[Start]

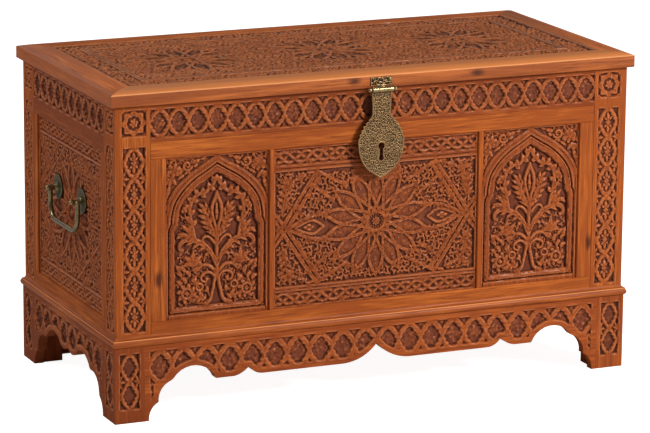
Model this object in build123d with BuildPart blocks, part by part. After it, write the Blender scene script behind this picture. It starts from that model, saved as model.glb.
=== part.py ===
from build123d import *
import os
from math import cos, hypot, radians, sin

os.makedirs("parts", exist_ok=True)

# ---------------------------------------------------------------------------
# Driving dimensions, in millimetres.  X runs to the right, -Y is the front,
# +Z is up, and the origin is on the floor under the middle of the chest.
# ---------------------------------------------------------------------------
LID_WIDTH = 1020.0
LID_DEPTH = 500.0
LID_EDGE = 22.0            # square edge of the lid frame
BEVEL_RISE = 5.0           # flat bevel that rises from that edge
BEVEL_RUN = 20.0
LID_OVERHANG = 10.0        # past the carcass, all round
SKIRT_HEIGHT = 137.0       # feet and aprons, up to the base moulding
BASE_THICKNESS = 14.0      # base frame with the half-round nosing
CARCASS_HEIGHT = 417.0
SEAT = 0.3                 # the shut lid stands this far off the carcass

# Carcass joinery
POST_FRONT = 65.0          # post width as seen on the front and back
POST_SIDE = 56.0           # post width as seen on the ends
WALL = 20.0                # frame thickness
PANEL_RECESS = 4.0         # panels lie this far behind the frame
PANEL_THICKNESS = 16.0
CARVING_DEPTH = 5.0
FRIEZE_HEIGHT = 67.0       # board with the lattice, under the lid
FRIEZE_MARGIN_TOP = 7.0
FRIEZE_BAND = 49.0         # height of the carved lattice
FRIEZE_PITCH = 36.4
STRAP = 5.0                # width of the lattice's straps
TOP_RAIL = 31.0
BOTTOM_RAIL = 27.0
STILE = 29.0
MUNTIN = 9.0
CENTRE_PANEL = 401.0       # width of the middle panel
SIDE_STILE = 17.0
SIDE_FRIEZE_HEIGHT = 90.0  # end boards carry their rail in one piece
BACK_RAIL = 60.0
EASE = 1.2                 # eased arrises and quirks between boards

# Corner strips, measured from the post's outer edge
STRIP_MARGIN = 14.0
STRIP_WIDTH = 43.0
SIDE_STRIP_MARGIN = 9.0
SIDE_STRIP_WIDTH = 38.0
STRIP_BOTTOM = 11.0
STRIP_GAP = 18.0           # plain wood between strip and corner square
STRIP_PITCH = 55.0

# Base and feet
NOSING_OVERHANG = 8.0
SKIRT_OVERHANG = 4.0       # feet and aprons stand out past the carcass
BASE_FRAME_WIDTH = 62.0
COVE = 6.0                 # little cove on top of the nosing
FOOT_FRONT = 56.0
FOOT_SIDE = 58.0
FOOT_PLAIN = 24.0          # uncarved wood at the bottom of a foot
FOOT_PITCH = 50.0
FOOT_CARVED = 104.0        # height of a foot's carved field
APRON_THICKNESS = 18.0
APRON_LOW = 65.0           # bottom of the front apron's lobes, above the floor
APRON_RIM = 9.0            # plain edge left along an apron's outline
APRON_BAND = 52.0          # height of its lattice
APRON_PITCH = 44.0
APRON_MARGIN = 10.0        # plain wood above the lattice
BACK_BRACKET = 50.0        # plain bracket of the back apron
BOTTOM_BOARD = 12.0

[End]

* [WHAT TO PRODUCE]: Would you copy out each line exactly as written?

* [RESULT]:
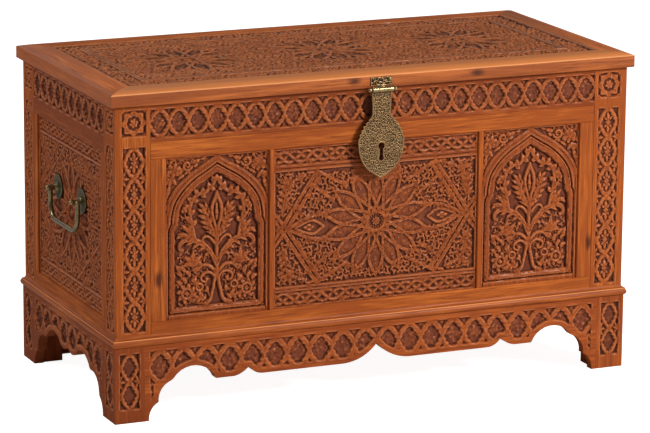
Model this object in build123d with BuildPart blocks, part by part. After it, write the Blender scene script behind this picture. It starts from that model, saved as model.glb.
=== part.py ===
from build123d import *
import os
from math import cos, hypot, radians, sin

os.makedirs("parts", exist_ok=True)

# ---------------------------------------------------------------------------
# Driving dimensions, in millimetres.  X runs to the right, -Y is the front,
# +Z is up, and the origin is on the floor under the middle of the chest.
# ---------------------------------------------------------------------------
LID_WIDTH = 1020.0
LID_DEPTH = 500.0
LID_EDGE = 22.0            # square edge of the lid frame
BEVEL_RISE = 5.0           # flat bevel that rises from that edge
BEVEL_RUN = 20.0
LID_OVERHANG = 10.0        # past the carcass, all round
SKIRT_HEIGHT = 137.0       # feet and aprons, up to the base moulding
BASE_THICKNESS = 14.0      # base frame with the half-round nosing
CARCASS_HEIGHT = 417.0
SEAT = 0.3                 # the shut lid stands this far off the carcass

# Carcass joinery
POST_FRONT = 65.0          # post width as seen on the front and back
POST_SIDE = 56.0           # post width as seen on the ends
WALL = 20.0                # frame thickness
PANEL_RECESS = 4.0         # panels lie this far behind the frame
PANEL_THICKNESS = 16.0
CARVING_DEPTH = 5.0
FRIEZE_HEIGHT = 67.0       # board with the lattice, under the lid
FRIEZE_MARGIN_TOP = 7.0
FRIEZE_BAND = 49.0         # height of the carved lattice
FRIEZE_PITCH = 36.4
STRAP = 5.0                # width of the lattice's straps
TOP_RAIL = 31.0
BOTTOM_RAIL = 27.0
STILE = 29.0
MUNTIN = 9.0
CENTRE_PANEL = 401.0       # width of the middle panel
SIDE_STILE = 17.0
SIDE_FRIEZE_HEIGHT = 90.0  # end boards carry their rail in one piece
BACK_RAIL = 60.0
EASE = 1.2                 # eased arrises and quirks between boards

# Corner strips, measured from the post's outer edge
STRIP_MARGIN = 14.0
STRIP_WIDTH = 43.0
SIDE_STRIP_MARGIN = 9.0
SIDE_STRIP_WIDTH = 38.0
STRIP_BOTTOM = 11.0
STRIP_GAP = 18.0           # plain wood between strip and corner square
STRIP_PITCH = 55.0

# Base and feet
NOSING_OVERHANG = 8.0
SKIRT_OVERHANG = 4.0       # feet and aprons stand out past the carcass
BASE_FRAME_WIDTH = 62.0
COVE = 6.0                 # little cove on top of the nosing
FOOT_FRONT = 56.0
FOOT_SIDE = 58.0
FOOT_PLAIN = 24.0          # uncarved wood at the bottom of a foot
FOOT_PITCH = 50.0
FOOT_CARVED = 104.0        # height of a foot's carved field
APRON_THICKNESS = 18.0
APRON_LOW = 65.0           # bottom of the front apron's lobes, above the floor
APRON_RIM = 9.0            # plain edge left along an apron's outline
APRON_BAND = 52.0          # height of its lattice
APRON_PITCH = 44.0
APRON_MARGIN = 10.0        # plain wood above the lattice
BACK_BRACKET = 50.0        # plain bracket of the back apron
BOTTOM_BOARD = 12.0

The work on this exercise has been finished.